Northern Australia historian Patrick White has suggested that the project to establish a new military base in Townsville resulted from a series of rapid decisions. White has also argued that 'fortuitous circumstances' contributed to Townsville becoming the location for what has become Australia’s largest army base. These circumstances aligned a strategic military objective with a civilian development agenda.
Cold War tensions had escalated by November 1964 as the conflict in Vietnam had become increasingly violent. The United States had developed plans to deploy combat forces to Vietnam and had requested Australian support. Australia’s Government scrambled to pull together its military resources and envisaged a long campaign in support of American initiatives to halt the spread of communism in Southeast Asia. To meet the Government's objective, investment in new military infrastructure was necessary. A new base in Australia’s north had strategic appeal; the opportunity to train in terrain similar to that found in Southeast Asia and an increased efficiency to deploy troops to the region.
At the same time, public interest in the development of northern Australia was high.

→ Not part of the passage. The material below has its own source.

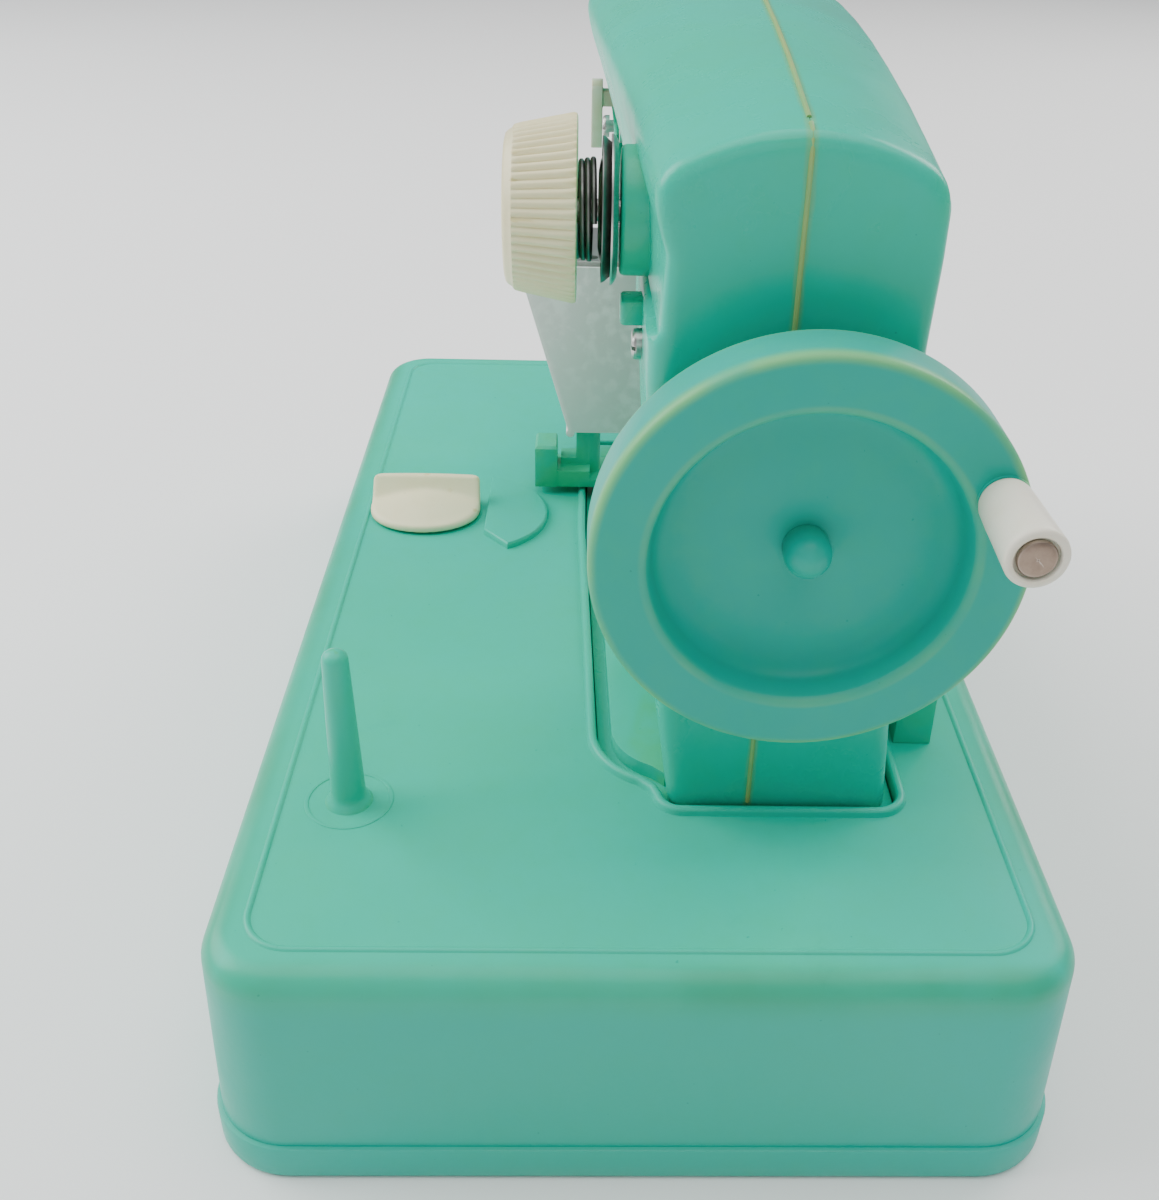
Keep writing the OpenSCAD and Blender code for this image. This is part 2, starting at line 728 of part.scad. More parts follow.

Population growth had been identified as a vital ingredient for development and relocating military personnel and their families to the north was considered a way to stimulate growth. The politics of northern development were a strong influence; there is evidence that military officials had preferred that the base be built in Victoria but Cabinet overruled this in favour of a northern location. Townsville’s sudden emergence was a surprise to the local community and the rapidness of the project resulted in some disputes between various levels of government, the community and the military.
Eventually, the base was opened in 1966 and many of the Australian troops to serve in Vietnam had at some point been based at or transferred through Lavarack Barracks.
- Jobson, Christopher (2009). Looking Forward, Looking Back: Customs and Traditions of the Australian Army. Wavell Heights, Queensland: Big Sky Publishing. ISBN 9780980325164.
- White, Patrick (2007). Townsville and Lavarack Barracks: The Early Years (Bachelor of Social Science thesis). James Cook University.
- White, Patrick (2015). "'A chain of fortuitous circumstances': the sudden rise of a military base in Townsville" (PDF). History in the Making 4 (1): 65–78.